Ob Afghanistan, der Sudan, Syrien und der Irak. Für die vielen anderen Staaten, die man in diesen Regionen nennen könnte, sind Frieden und Freiheit nur eine Hoffnung, dort sind blutige Auseinandersetzungen und Unterdrückung Alltag. Wir können nicht so tun, als ginge uns das nichts an.
Im Moment leide ich an meinem Europa, an unserem Europa. Ich gebe zu, ich bin traurig und fast entmutigt in Anbetracht der Ereignisse der letzten Wochen und Monaten. Vor 25 Jahren wurde die Todesmauer niedergerissen und heute sollen wieder Stacheldrahtzäune und Mauern in Europa errichtet werden? Was haben wir getan? Oder vielmehr, was haben wir nicht getan? – dass diese wundervolle europäische Idee zu einem Ventil des Grolls wird, zu einer Zielscheibe der Propaganda und zum Sprachrohr der unzufriedenen. Wir sind ein reiches Land, wir können die Probleme, die natürlich vorhanden sind lösen und werden in einigen Jahren feststellen, wir haben 2015 die richtigen Weichen gestellt.
Wir müssen all diese „Euroskeptiker“ und Unzufriedenen daran erinnern, dass auf dem ganzen Gebiet der EU – von Estland bis Portugal, von den Portugal bis in die baltischen Länder – die europäischen Bürger in Freiheit, Sicherheit und Frieden leben, trotz der Anschläge Freitagnacht in Paris und wichtig Solidarität ist keine Einbahnstraße.
Haben diese Menschen ihre Geschichtsbücher nicht gelesen?
Heute, in einer Welt voller Unsicherheiten, was wären wir da ohne Europa?

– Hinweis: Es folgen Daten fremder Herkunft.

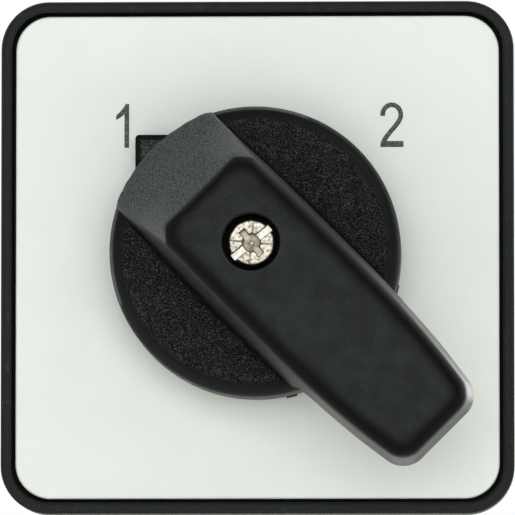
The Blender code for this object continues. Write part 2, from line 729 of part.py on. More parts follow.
def rear_cover():
    """Closes the rear chamber, carries the shaft's pivot and takes the bolt heads."""
    pivot_floor = PIVOT_REAR + 0.4
    body = prism(rounded_square(BODY_SIDE, BODY_CORNER), COVER_FRONT, COVER_REAR, bolt_holes())
    cuts = [prism(circle(PIVOT_RADIUS + 0.3, 16), COVER_FRONT - 1, pivot_floor)]
    for z in (-BOLT_HEIGHT, BOLT_HEIGHT):
        cuts.append(prism(circle(BOLT_HEAD_RADIUS + 0.35, 16, 0, z), BOLT_SEAT, COVER_REAR + 1))
    return solid("rear_cover", body, cuts=cuts)


def through_bolt():
    """Slotted cheese head in the rear cover, and a shank that reaches the nut in the flange."""
    front, slot_depth, slot_half = 3.2, 0.7, 0.4
    head_rear, head_front = COVER_REAR - 0.2, BOLT_SEAT + 0.2
    head, shank = BOLT_HEAD_RADIUS, BOLT_SHANK_RADIUS
    profile = [(0, front), (shank - 0.4, front), (shank, front + 0.4), (shank, head_front),
               (head, head_front), (head, head_rear - 0.4), (head - 0.4, head_rear), (0, head_rear)]
    slot = box(-3.5, 3.5, head_rear - slot_depth, head_rear + 1, -slot_half, slot_half)
    return solid("through_bolt", turned(profile, 14), cuts=[slot])


def bolt_nut():
    body = prism(circle(NUT_RADIUS, 6), FLANGE_FRONT + 0.4, 4.7,
                 [circle(BOLT_SHANK_RADIUS + 0.15, 10)])
    return solid("bolt_nut", body)


# ---------------------------------------------------------------- assembly

def build_front(finish, panel):
    place("bezel_frame", bezel_frame(), finish["black_plastic"], panel)
    place("dial_plate", dial_plate(), finish["pale_plate"], panel)
    place("bezel_gasket", bezel_gasket(), finish["rubber"], panel)
    place("shaft_seal", shaft_seal(), finish["seal_rubber"], panel)
    screw = mounting_screw()
    for number, (x, z) in enumerate(corner_points(), start=1):
        place(f"mounting_screw_{number}", screw, finish["zinc_steel"], panel, (x, 0, z))


def build_rotor(finish, panel):
    axis = empty("turning_axis", panel)
    turn = (0, HANDLE_ANGLE, 0)
    place("handle", handle(), finish["knob_black"], axis, rotation=turn)
    place("handle_screw", handle_screw(), finish["nickel_steel"], axis,
          rotation=(0, SCREW_ANGLE, 0))
    place("lock_washer", lock_washer(), finish["spring_steel"], axis)
    place("pointer_ring", pointer_ring(), finish["knob_black"], axis, rotation=turn)
    place("shaft", shaft(), finish["shaft_steel"], axis)
    place("star_wheel", star_wheel(), finish["natural_acetal"], axis)
    for number, name in enumerate(("cam_front", "cam_rear")):
        place(name, cam(name), finish["natural_acetal"], axis, (0, chamber_y(number), 0))


def build_latch(finish, panel):
    place("mounting_flange", mounting_flange(), finish["housing_grey"], panel)
    place("latch_housing", latch_housing(), finish["housing_grey"], panel)
    place("stop_segment", stop_segment(), finish["natural_acetal"], panel)
    spring = detent_spring()
    place("detent_spring_top", spring, finish["spring_steel"], panel)
    place("detent_spring_bottom", spring, finish["spring_steel"], panel,
          (0, STAR_FRONT + STAR_REAR, 0), (math.pi, 0, 0))


def chamber_y(number):
    return CHAMBER_FRONT + CHAMBER_MIDDLE + number * CHAMBER_PITCH


def build_contacts(finish, panel):
    shared = {
        "chamber": chamber(), "carrier": contact_carrier(), "bridge": contact_bridge(),
        "terminal": terminal(), "screw": terminal_screw(),
    }
    lift = {"left": 0.0, "right": CAM_HIGH - CAM_LOW}
    springs = {side: contact_spring(lift[side]) for side in lift}
    quarters = {
        "upper_left": (0, 0, 0), "lower_left": (math.pi, 0, 0),
        "lower_right": (0, math.pi, 0), "upper_right": (0, 0, math.pi),
    }
    for number, where in enumerate(("front", "rear")):
        middle = (0, chamber_y(number), 0)
        place(f"contact_chamber_{where}", shared["chamber"], finish["housing_grey"], panel, middle)
        for quarter, rotation in quarters.items():
            name = f"{where}_{quarter}"
            place(f"terminal_{name}", shared["terminal"], finish["brass"], panel, middle, rotation)
            place(f"terminal_screw_{name}", shared["screw"], finish["zinc_steel"], panel, middle,
                  rotation)
        for side, turn in (("left", 0.0), ("right", math.pi)):
            name = f"{where}_{side}"
            slide = empty(f"slide_{name}", panel, (lift[side], chamber_y(number), 0))
            rotation = (0, 0, turn)
            place(f"contact_carrier_{name}", shared["carrier"], finish["carrier_red"], slide,
                  rotation=rotation)
            place(f"contact_bridge_{name}", shared["bridge"], finish["brass"], slide,
                  rotation=rotation)
            place(f"contact_spring_{name}", springs[side], finish["spring_steel"], panel, middle,
                  rotation)


def build_rear(finish, panel):
    place("rear_cover", rear_cover(), finish["housing_grey"], panel)
    bolt = through_bolt()
    nut = bolt_nut()
    for where, z in (("top", BOLT_HEIGHT), ("bottom", -BOLT_HEIGHT)):
        place(f"through_bolt_{where}", bolt, finish["zinc_steel"], panel, (0, 0, z))
        place(f"bolt_nut_{where}", nut, finish["zinc_steel"], panel, (0, 0, z))


def finishes():
    return {
        "black_plastic": material("black_plastic", (0.022, 0.025, 0.023), 0.55),
        "knob_black": material("knob_black", (0.024, 0.027, 0.026), 0.6),
        "pale_plate": material("pale_plate", (0.80, 0.84, 0.77), 0.45),
        "rubber": material("rubber", (0.02, 0.02, 0.02), 0.85),
        "seal_rubber": material("seal_rubber", (0.02, 0.02, 0.02), 0.7),
        "zinc_steel": material("zinc_steel", (0.62, 0.62, 0.60), 0.35, 1.0),
        "nickel_steel": material("nickel_steel", (0.68, 0.66, 0.55), 0.3, 1.0),
        "spring_steel": material("spring_steel", (0.45, 0.45, 0.44), 0.35, 1.0),
        "shaft_steel": material("shaft_steel", (0.55, 0.55, 0.54), 0.4, 1.0),
        "housing_grey": material("housing_grey", (0.05, 0.052, 0.055), 0.6),
        "natural_acetal": material("natural_acetal", (0.75, 0.74, 0.70), 0.45),
        "carrier_red": material("carrier_red", (0.35, 0.05, 0.04), 0.5),
        "brass": material("brass", (0.70, 0.50, 0.22), 0.35, 1.0),
    }


def build_switch():
    clear_scene()
    finish = finishes()
    panel = empty("panel_plane", location=(0, -COVER_REAR, 0))
    build_front(finish, panel)
    build_rotor(finish, panel)
    build_latch(finish, panel)
    build_contacts(finish, panel)
    build_rear(finish, panel)


build_switch()
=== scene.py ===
"""Looks of a two-position battery changeover switch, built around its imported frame.

Shapes are drawn in millimetres: x to the right, y as the depth behind the panel's front surface,
z up. finished() turns a drawn shape into metres and moves it from the panel's front surface to
the frame's origin.
"""

import json
import math

import bmesh
import bpy
from mathutils import Matrix, Vector

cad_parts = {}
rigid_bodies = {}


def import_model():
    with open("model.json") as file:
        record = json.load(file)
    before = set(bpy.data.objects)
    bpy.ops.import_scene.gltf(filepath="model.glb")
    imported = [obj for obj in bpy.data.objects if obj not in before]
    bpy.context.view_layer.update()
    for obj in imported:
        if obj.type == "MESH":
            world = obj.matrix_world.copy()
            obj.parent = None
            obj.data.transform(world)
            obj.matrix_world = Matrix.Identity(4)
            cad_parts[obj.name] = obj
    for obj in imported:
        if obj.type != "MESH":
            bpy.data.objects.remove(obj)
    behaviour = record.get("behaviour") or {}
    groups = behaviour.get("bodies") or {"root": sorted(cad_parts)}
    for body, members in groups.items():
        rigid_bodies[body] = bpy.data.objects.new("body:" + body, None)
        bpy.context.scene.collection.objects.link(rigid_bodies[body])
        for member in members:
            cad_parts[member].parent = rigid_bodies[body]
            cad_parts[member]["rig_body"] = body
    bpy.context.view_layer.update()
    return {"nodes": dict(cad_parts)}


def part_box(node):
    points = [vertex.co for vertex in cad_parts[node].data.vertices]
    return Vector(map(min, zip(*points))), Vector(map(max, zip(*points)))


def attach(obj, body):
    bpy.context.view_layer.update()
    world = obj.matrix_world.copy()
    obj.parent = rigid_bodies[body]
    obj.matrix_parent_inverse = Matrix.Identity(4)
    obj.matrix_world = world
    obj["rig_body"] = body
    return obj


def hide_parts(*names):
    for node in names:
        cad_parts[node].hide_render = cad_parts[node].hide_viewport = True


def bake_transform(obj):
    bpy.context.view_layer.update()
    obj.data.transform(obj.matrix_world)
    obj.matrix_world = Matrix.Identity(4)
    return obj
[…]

Nur zusammen, mit vereinten Kräften, mit vereintem Verstand, unserer Vielfalt und unseren gemeinsamen Werten, fallen wir ins Gewicht bei der Gestaltung der Welt von Morgen. Umso dringlicher ist es, neue Formen zur Bewältigung der Konflikte zu finden. Denn ich denke, eine Lehre kann aus allen Konflikten und Krisen der Vergangenheit und Gegenwart gezogen werden: Gewalt erzeugt neue und vor allem Gegengewalt. Die Botschaft des heutigen Tages kann deshalb nur lauten: den Teufelskreis der Gewalt zu durchbrechen, denn der Friede hat ebenso viele Siege aufzuweisen wie der Krieg und Terror, aber weit weniger Denkmäler!
Liebe Mitbürgerinnen und Mitbürger
Nicht wenige von denen, die heute nicht hier sind, sind vielleicht der Meinung, eine Ehrung dieser Art passe nicht mehr in unsere Zeit. Sie sei rückwärts gewandt und könne unterbleiben, weil die Erinnerung an die Toten verblasse und unser Leben nicht mehr betreffe. Wer so denkt irrt sich. Leider denkt vor allem ein großer Teil unserer jüngeren Generation so. Einer Generation, die in Frieden und Freiheit und Wohlstand aufgewachsen ist und die schrecklichen Erlebnisse eines Krieges und deren Folgen nur noch aus Medienberichten kennt. Für viele unserer Mitmenschen sind die Weltkriege und das NS-Regime ferne Zeiten. Wer begreift, was Krieg und Gewalt bedeuten, wird die Welt danach mit anderen Augen sehen. Er wird erkennen, dass sein Leben in unserem Land, das in Frieden mit seinen Nachbarn lebt und das die Menschenrechte wahren, dass dieses Leben ein Geschenk ist. Ein Geschenk, das freilich auch eine Verpflichtung enthält.
Ein Leben in Frieden und in Freiheit ist nicht selbstverständlich und muss immer wieder von neuen erarbeitet werden, gestern, heute und morgen. Soldatenfriedhöfe, Ehrenmale wie dieses und Kriegsgräber sind Orte der Erinnerung und des Gedenkens. Aber eben nicht ausschließlich. „Sie sind auch Ausgangspunkt für Verständigung, Versöhnung und Freundschaft für die Menschen ehemals verfeindeter Länder. Die Gräber mahnen zum Frieden“,
Mein französischer Freund Andre aus Vire , mittlerweile 90 Jahre alt und er hat den Weltkrieg als jünger Mann noch miterlebt, hat am Anfang unsere Freundschaft mir folgenden Satz mit auf den Weg gegeben.
Vergeben ja – vergessen nie.
Zum Schluss erlauben Sie mir, für mich diesen Satz von dem französischen Schriftsteller Jean Giorno zu zitieren:
„Was mich an dem Krieg so ekelt, ist sein Schwachsinn.“ Ich liebe das Leben.